To be fair diesels (for cars) have never made much financial sense to me in this country for anyone other than those doing genuinely massive mileages.

In the Continent, or certainly in Spain and a few other nations, diesel cars weren’t particularly more expensive to buy, and more importantly the cost of diesel fuel was cheaper than petrol, at least back in the day. But in this country if you buy a diesel car you need to cancel out higher both purchase prices and prices at the pump.
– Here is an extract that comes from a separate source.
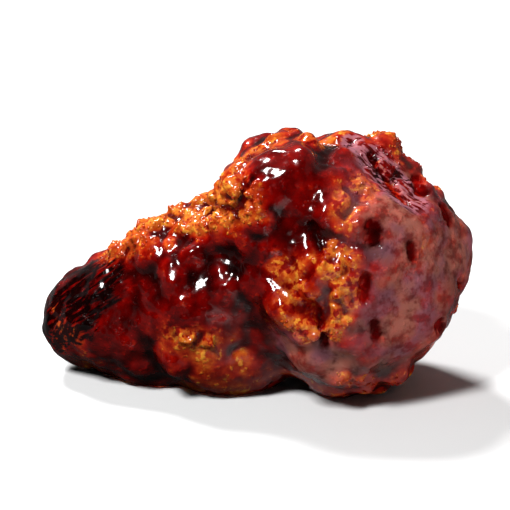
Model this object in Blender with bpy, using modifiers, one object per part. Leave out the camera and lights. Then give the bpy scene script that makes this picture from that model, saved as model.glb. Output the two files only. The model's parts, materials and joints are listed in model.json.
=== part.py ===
"""A fried chicken wing, the drumette cut, breaded and glazed: a craggy head of meat and a tapering shank.

The wing lies on its side on two flat spots. +X runs from the shank to the head, +Z is up, and the origin is
on the surface that the wing lies on, under the middle of its outline.
"""

import math
import random

import bmesh
import bpy
from mathutils import Matrix, Vector, noise

MM = 0.001

# Driving sizes
LENGTH = 83 * MM
HEAD_HEIGHT = 51 * MM
HEAD_DEPTH = 47 * MM


def at(share, side, height):
    """A point by its share of the length, and its sideways shift and height as shares of the head's."""
    return Vector(((share - 0.5) * LENGTH, side * HEAD_DEPTH, height * HEAD_HEIGHT))


# The meat under the breading, as rounded masses: where the middle is, half sizes as shares of the length, the
# head's depth and the head's height, and a nose-up tilt in degrees
MASSES = {
    "bone_knob": (at(0.110, 0.14, 0.245), (0.105, 0.200, 0.205), 0),
    "shank": (at(0.260, 0.09, 0.285), (0.240, 0.260, 0.270), 8),
    "shank_meat": (at(0.430, 0.03, 0.355), (0.225, 0.345, 0.360), 14),
    "neck_ridge": (at(0.300, 0.03, 0.490), (0.120, 0.180, 0.170), 20),
    "head_core": (at(0.700, 0.01, 0.515), (0.270, 0.465, 0.470), 0),
    "head_shoulder": (at(0.555, -0.05, 0.720), (0.145, 0.310, 0.305), -8),
    "head_crown": (at(0.700, 0.05, 0.770), (0.190, 0.300, 0.235), 6),
    "head_end": (at(0.815, -0.02, 0.560), (0.170, 0.360, 0.330), 0),
    "head_belly": (at(0.730, 0.02, 0.235), (0.170, 0.360, 0.245), 0),
}
MASS_SEGMENTS = 32
MASS_RINGS = 20
SEAM_VOXEL = 1.1 * MM
SEAM_SMOOTHING = 12

# Broad faces pressed into the meat: a point on the face, the way it looks, and the share that stays of what lay
# beyond it
PRESSED_FACES = {
    "cut_end": (at(0.900, -0.30, 0.520), Vector((0.80, -0.56, 0.20)), 0.35),
    "front": (at(0.600, -0.44, 0.560), Vector((-0.30, -0.92, 0.26)), 0.40),
    "under_end": (at(0.920, 0.00, 0.120), Vector((0.72, -0.05, -0.69)), 0.35),
}

# Where the breading is craggy and bare of thick glaze: a middle and a reach
CRUST_PATCHES = {
    "neck_top": (at(0.380, -0.12, 0.700), 12 * MM),
    "brow": (at(0.600, 0.10, 1.000), 11 * MM),
    "front_band_top": (at(0.690, -0.42, 0.760), 7 * MM),
    "front_band_middle": (at(0.600, -0.52, 0.470), 7 * MM),
    "front_band_low": (at(0.670, -0.48, 0.200), 9 * MM),
    "crest": (at(0.880, 0.12, 0.860), 9 * MM),
    "toe": (at(0.860, -0.22, 0.060), 9 * MM),
    "back_low": (at(0.480, 0.46, 0.330), 12 * MM),
    "back_high": (at(0.760, 0.48, 0.640), 12 * MM),
    "shank_back": (at(0.140, 0.36, 0.330), 9 * MM),
    "shank_front": (at(0.240, -0.22, 0.140), 7 * MM),
}
# The patches are widened, lowered and broken up by a noise, so that their edges are ragged.
PATCH_GAIN = 2.0
PATCH_LOWERED = 0.35
PATCH_RAGGED = 0.6
RAGGED_SIZE = 7 * MM
RAGGED_SHIFT = Vector((3.1, 7.7, 1.3))

# Hollows where the glaze pools: a middle, a reach and a depth
HOLLOWS = {
    "pool": (at(0.545, -0.40, 0.760), 8 * MM, 2.2 * MM),
    "neck_fold": (at(0.470, -0.34, 0.300), 7 * MM, 1.8 * MM),
    "crown_groove": (at(0.800, -0.10, 0.930), 6 * MM, 2.4 * MM),
    "back_dip": (at(0.620, 0.48, 0.520), 9 * MM, 2.2 * MM),
    "shank_dip": (at(0.300, 0.28, 0.480), 7 * MM, 1.5 * MM),
}

# Broad lumps of the meat, and two sizes of crag on them. A crag is a dome on a cell. Its level is where a dome
# neither rises above the meat nor cuts into it, and a smooth part keeps only a share of its height.
LUMP_SIZE = 16 * MM
LUMP_DEPTH = 2.2 * MM
LUMP_SHIFT = Vector((5.2, 1.7, 9.4))
CRAG_SIZE = 6.0 * MM
CRAG_DEPTH = 3.0 * MM
SMALL_CRAG_SIZE = 3.3 * MM
SMALL_CRAG_DEPTH = 1.2 * MM
CRAG_BEND = 2.0 * MM
CRAG_LEVEL = 0.4
CELL_CURVE = 2.2
SMOOTH_SHARE = 0.22

# How far the finished skin is sunk below the surface it lies on before it is set flat there, and the height
# that is set flat again once its triangles have been reduced
SINK = 2.1 * MM
FLAT_HEIGHT = 0.05 * MM

SKIN_TRIANGLES = 9000
WING_TRIANGLES = 11400

# Crumbs of breading that stand proud of the skin
CRUMB_SIZES = (1.1 * MM, 2.3 * MM)
CRUMB_COUNT = 150
CRUMB_SPACING = 2.6 * MM
CRUMB_SUNK = 0.45
CRUMB_JITTER = 0.22
CRUMB_WIDTHS = (0.7, 1.0)
CRUMB_HEIGHTS = (0.6, 0.9)
CRUMB_FLOOR_GAP = 4 * MM
ROUND_CRUMB = 1.9 * MM
BARE_CRUST_WEIGHT = 0.05
SEED = 11

WING_COLOUR = (0.22, 0.022, 0.008, 1.0)
WING_ROUGHNESS = 0.28


def clear_scene():
    for thing in list(bpy.data.objects):
        bpy.data.objects.remove(thing, do_unlink=True)


def glaze_material():
    material = bpy.data.materials.new("glazed_crust")
    material.use_nodes = True
    shader = material.node_tree.nodes["Principled BSDF"]
    shader.inputs["Base Color"].default_value = WING_COLOUR
    shader.inputs["Roughness"].default_value = WING_ROUGHNESS
    shader.inputs["Metallic"].default_value = 0.0
    return material


def new_object(name, mesh, collection):
    thing = bpy.data.objects.new(name, mesh)
    collection.objects.link(thing)
    return thing


def applied(thing):
    """The object's mesh with its modifiers carried out."""
    graph = bpy.context.evaluated_depsgraph_get()
    return bpy.data.meshes.new_from_object(thing.evaluated_get(graph))


def meat_masses():
    """The rounded masses as one mesh of overlapping spheres, each stretched and tilted to its own size."""
    build = bmesh.new()
    for place, half_sizes, tilt in MASSES.values():
        half_x, half_y, half_z = half_sizes
        stretch = Matrix.Diagonal((half_x * LENGTH, half_y * HEAD_DEPTH, half_z * HEAD_HEIGHT, 1))
        turn = Matrix.Rotation(-math.radians(tilt), 4, "Y")
        matrix = Matrix.Translation(place) @ turn @ stretch
        bmesh.ops.create_uvsphere(
            build, u_segments=MASS_SEGMENTS, v_segments=MASS_RINGS, radius=1, matrix=matrix
        )
    mesh = bpy.data.meshes.new("meat")
    build.to_mesh(mesh)
    build.free()
    return mesh


def fused_meat(collection):
    """One soft skin over the masses: a remesh joins them and a smoothing pass rounds the valleys between."""
    meat = new_object("meat", meat_masses(), collection)
    join = meat.modifiers.new("join", "REMESH")
    join.mode = "VOXEL"
    join.voxel_size = SEAM_VOXEL
    soften = meat.modifiers.new("soften", "SMOOTH")
    soften.iterations = SEAM_SMOOTHING
    mesh = applied(meat)
    bpy.data.objects.remove(meat)
    return mesh


def pressed(point):
    """The point after each broad face has pressed the meat back towards it."""
    for on_face, outward, kept in PRESSED_FACES.values():
        beyond = (point - on_face).dot(outward.normalized())
        if beyond > 0:
            point = point - outward.normalized() * beyond * (1 - kept)
    return point


def nearness(point, middle, reach):
    """1 at the middle, falling smoothly to 0 at twice the reach."""
    share = (point - middle).length / (2 * reach)
    return (1 - share * share) ** 2 if share < 1 else 0.0


def patchiness(point):
    """From 0, where the glaze lies smooth, to 1, where the breading is craggy."""
    patch = max(nearness(point, middle, reach) for middle, reach in CRUST_PATCHES.values())
    ragged = noise.fractal(point / RAGGED_SIZE + RAGGED_SHIFT, 1.0, 2.0, 2)
    return min(1.0, max(0.0, PATCH_GAIN * patch - PATCH_LOWERED + PATCH_RAGGED * ragged))


def rounded_cells(point, size):
    """Domes packed like crumbs: 1 at the middle of each cell, 0 in the crevices between."""
    nearest = noise.voronoi(point / size)[0][0]
    return max(0.0, 1.0 - nearest * nearest * CELL_CURVE)


def crag_height(point):
    """How far the breading stands out from the meat at this point."""
    lump = noise.noise(point / LUMP_SIZE + LUMP_SHIFT) * LUMP_DEPTH
    bent = point + noise.noise_vector(point / CRAG_SIZE) * CRAG_BEND
    rough = SMOOTH_SHARE + (1 - SMOOTH_SHARE) * patchiness(point)
    crag = (rounded_cells(bent, CRAG_SIZE) - CRAG_LEVEL) * CRAG_DEPTH * rough
    small = (rounded_cells(bent, SMALL_CRAG_SIZE) - CRAG_LEVEL) * SMALL_CRAG_DEPTH * rough
    hollow = sum(nearness(point, middle, reach) * depth for middle, reach, depth in HOLLOWS.values())
    return lump + crag + small - hollow


def raise_crags(mesh):
    """Presses the broad faces and pushes the skin out into crags."""
    build = bmesh.new()
    build.from_mesh(mesh)
    for vertex in build.verts:
        vertex.co = pressed(vertex.co)
    build.normal_update()
    moved = [vertex.co + vertex.normal * crag_height(vertex.co) for vertex in build.verts]
    for vertex, place in zip(build.verts, moved):
        vertex.co = place
    build.to_mesh(mesh)
    build.free()


def set_flat_below(mesh, sink):
    """Sinks the mesh into the surface that the wing lies on, and sets flat what would lie below it."""
    for vertex in mesh.vertices:
        vertex.co.z = max(0.0, vertex.co.z - sink)


def centre_outline(mesh):
    """Moves the mesh so that the middle of its outline, seen from above, is over the origin."""
    for axis in (0, 1):
        places = [vertex.co[axis] for vertex in mesh.vertices]
        middle = (min(places) + max(places)) / 2
        for vertex in mesh.vertices:
            vertex.co[axis] -= middle


def reduced(mesh, triangles, collection):
    """The mesh with about this many triangles, the smallest where the surface bends most."""
    thing = new_object("skin", mesh, collection)
    thing.modifiers.new("triangles", "TRIANGULATE")
    fewer = thing.modifiers.new("fewer", "DECIMATE")
    mesh.calc_loop_triangles()
    fewer.ratio = triangles / len(mesh.loop_triangles)
    result = applied(thing)
    bpy.data.objects.remove(thing)
    return result


def crumb_places(mesh):
    """Points on the skin for the crumbs, spaced apart and most of them on the craggy patches."""
    draw = random.Random(SEED)
    faces = [face for face in mesh.polygons if face.center.z > CRUMB_FLOOR_GAP]
    weights = [face.area * (BARE_CRUST_WEIGHT + patchiness(face.center)) for face in faces]
    chosen = []
    while len(chosen) < CRUMB_COUNT:
        face = draw.choices(faces, weights)[0]
        if all((face.center - other.center).length > CRUMB_SPACING for other in chosen):
            chosen.append(face)
    return [(face.center.copy(), face.normal.copy()) for face in chosen]


def make_crumb(place, normal, draw, name, collection):
    """One crumb: a small sphere with its corners pulled about, sunk a little into the skin."""
    radius = draw.uniform(*CRUMB_SIZES)
    build = bmesh.new()
    detail = 2 if radius > ROUND_CRUMB else 1
    bmesh.ops.create_icosphere(build, subdivisions=detail, radius=radius)
    for vertex in build.verts:
        vertex.co *= 1 + draw.uniform(-CRUMB_JITTER, CRUMB_JITTER)
    flatten = Matrix.Diagonal((1.0, draw.uniform(*CRUMB_WIDTHS), draw.uniform(*CRUMB_HEIGHTS), 1))
    spin = Matrix.Rotation(draw.uniform(0, math.tau), 4, "Z")
    stand = normal.to_track_quat("Z", "Y").to_matrix().to_4x4()
    sunk = place - normal * radius * CRUMB_SUNK
    bmesh.ops.transform(build, matrix=Matrix.Translation(sunk) @ stand @ spin @ flatten, verts=build.verts)
    mesh = bpy.data.meshes.new(name)
    build.to_mesh(mesh)
    build.free()
    return new_object(name, mesh, collection)


def join_crumbs(wing, skin):
    """Scatters the crumbs in a collection of their own and joins them to the wing with one Boolean union."""
    crumbs = bpy.data.collections.new("crumbs")
    bpy.context.scene.collection.children.link(crumbs)
    draw = random.Random(SEED + 1)
    for number, (place, normal) in enumerate(crumb_places(skin)):
        make_crumb(place, normal, draw, f"crumb_{number:03d}", crumbs)
    union = wing.modifiers.new("crumbs", "BOOLEAN")
    union.operation = "UNION"
    union.solver = "MANIFOLD"
    union.operand_type = "COLLECTION"
    union.collection = crumbs
    wing.data = applied(wing)
    wing.modifiers.clear()
    for crumb in list(crumbs.objects):
        bpy.data.objects.remove(crumb)
    bpy.data.collections.remove(crumbs)


def make_wing(collection):
    """The one solid of the wing: meat, crags and crumbs joined, and set flat where it lies."""
    noise.seed_set(SEED)
    skin = fused_meat(collection)
    raise_crags(skin)
    set_flat_below(skin, SINK)
    skin = reduced(skin, SKIN_TRIANGLES, collection)
    wing = new_object("wing", skin, collection)
    join_crumbs(wing, skin)
    wing.data = reduced(wing.data, WING_TRIANGLES, collection)
    set_flat_below(wing.data, FLAT_HEIGHT)
    centre_outline(wing.data)
    wing.data.materials.clear()
    wing.data.materials.append(glaze_material())
    wing.data.name = "wing"
    wing.data.shade_smooth()


def main():
    clear_scene()
    collection = bpy.data.collections.new("chicken_wing")
    bpy.context.scene.collection.children.link(collection)
    make_wing(collection)


main()
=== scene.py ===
# %% [markdown]
# A glazed fried chicken wing
#
# This lesson dresses one fried chicken wing, the drumette cut. Its shape, size and place are already
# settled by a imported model, which is loaded first and never moved. What is made here is what the eye
# takes for food: a coat of craggy breading, loose crumbs, and a wet dark red glaze that lies thick in the
# hollows and thin on the crags. Lengths are in metres. The wing lies along X, from its shank to its thick
# head, and Z is up.

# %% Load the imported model
import json
import math
import random

import bmesh
import bpy
import numpy as np
from mathutils import Matrix, Vector, noise
from mathutils.bvhtree import BVHTree

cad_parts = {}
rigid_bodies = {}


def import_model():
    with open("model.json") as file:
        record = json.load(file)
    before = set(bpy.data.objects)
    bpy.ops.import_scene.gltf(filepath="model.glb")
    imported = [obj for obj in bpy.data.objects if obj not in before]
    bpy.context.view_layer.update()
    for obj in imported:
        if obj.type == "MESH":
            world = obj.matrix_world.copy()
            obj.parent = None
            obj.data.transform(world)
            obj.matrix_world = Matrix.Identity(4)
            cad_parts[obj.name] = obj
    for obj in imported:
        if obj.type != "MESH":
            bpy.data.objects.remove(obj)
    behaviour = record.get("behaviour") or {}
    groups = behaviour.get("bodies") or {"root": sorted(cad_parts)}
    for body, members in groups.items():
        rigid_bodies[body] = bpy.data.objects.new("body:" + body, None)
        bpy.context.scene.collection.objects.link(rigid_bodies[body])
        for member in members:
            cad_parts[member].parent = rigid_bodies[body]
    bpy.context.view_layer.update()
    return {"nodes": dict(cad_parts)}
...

For anyone doing less than 20k+ a year, surely it must take several years before you even break even?
 
Oh absolutely - modern diesels produce fantastic driving performance and efficiency that few petrols will touch, but they cost more to buy, cost more to fuel, are more complex, and the hated DPF means that if they aren't used as diesels should be - long, fast driving - they'll cost thousands to repair.

They work for me because while I do the school run few times a week, I also do 45 and 85 mile each way commutes on the motorway and fast A roads several times a week, but if you don't do that kind of driving, then a post 2010(?) Diesel isn't for you.

There's a definite balance to be struck - I think it used to be 15k a year, but I'd say that figure has gone up, it's not just about the figure but the nature of the miles - a multi-drop driver might well do 30k+, but if they stop and start every mile then they'll probably wreck a diesel in no time.
 
It's different pollutions, init...

Diesels pump out less CO2 than petrols, but more of the nasties that kill people.

Try are far more efficient - so if I drive to see my eldest at uni in Glasgow (600 miles there and back) I'll use about 50 litres of diesel. If I take Mrs K's petrol, driving the same route at the same time, and at the same speed I'd use about 75 litres.

That extra 25 litres has to be pumped out of the ground, refined, transported, stored - All using more energy.
So does the 50 litres your car uses. If you really cared, you'd get the train.